Ah, yes…the Calvinist will say “foreordained means to a foreordained end.” Back to that. But this seems to take to an extreme a right emphasis on God’s sovereignty and glory. The upshot of it all, then, is that whatever a believer is or is not accomplishing is out of his or her control. And that at the judgment seat of Christ all God will be doing is rewarding himself. Now, this might make sense WERE IT NOT FOR THE DEGREES OF REWARDS ISSUE. Clearly there will be degrees of rewards. How is God glorified in awarding to himself a lesser reward than is possible?
My point is that the Calvinist doctrine of rewards involves a conundrum. It actually makes no sense at all.

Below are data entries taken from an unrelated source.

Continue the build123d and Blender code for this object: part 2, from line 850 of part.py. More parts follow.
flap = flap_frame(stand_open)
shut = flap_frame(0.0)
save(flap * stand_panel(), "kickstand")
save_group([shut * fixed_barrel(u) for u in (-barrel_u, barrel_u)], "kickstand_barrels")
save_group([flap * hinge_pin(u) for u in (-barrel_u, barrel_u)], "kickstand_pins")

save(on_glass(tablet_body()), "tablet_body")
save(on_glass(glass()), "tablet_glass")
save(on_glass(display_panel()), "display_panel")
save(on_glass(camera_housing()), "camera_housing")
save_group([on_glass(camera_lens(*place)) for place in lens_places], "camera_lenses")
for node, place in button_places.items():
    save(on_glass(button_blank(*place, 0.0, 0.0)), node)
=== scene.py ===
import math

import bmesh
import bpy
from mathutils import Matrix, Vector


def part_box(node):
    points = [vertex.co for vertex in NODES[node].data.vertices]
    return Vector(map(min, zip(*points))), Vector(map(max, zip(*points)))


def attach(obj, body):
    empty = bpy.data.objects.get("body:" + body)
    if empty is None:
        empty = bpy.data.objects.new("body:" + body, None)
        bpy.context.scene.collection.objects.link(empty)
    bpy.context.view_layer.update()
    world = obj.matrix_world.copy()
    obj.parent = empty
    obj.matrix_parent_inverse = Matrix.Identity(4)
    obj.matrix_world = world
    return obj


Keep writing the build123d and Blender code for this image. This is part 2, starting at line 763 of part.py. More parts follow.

Which is perhaps WHY preaching and teaching about heavenly rewards has virtually ceased. They only make sense within a synergistic view of sanctification.
In the past, and perhaps to some extent still today, SOME Reformed preachers have taught that justification and regeneration are monergistic while sanctification is not. That doesn’t seem to fit with a consistently Calvinist understanding of God’s sovereignty, however, and as Calvinism has become increasingly consistent under the influence of people like Sproul and Piper (and yet, in my opinion, still very inconsistent) any element of synergism, even in sanctification, is slipping away (if not totally condemned).
It seems to me that heavenly rewards is an inescapable biblical truth. Calvin believed that. Obviously Spence believes it. Who can even deny it? And yet it makes no sense within a strictly, consistently monergistic soteriology (in which even sanctification is interpreted as solely God’s work to the exclusion of any free human contribution in which “free” is understood as power of contrary choice).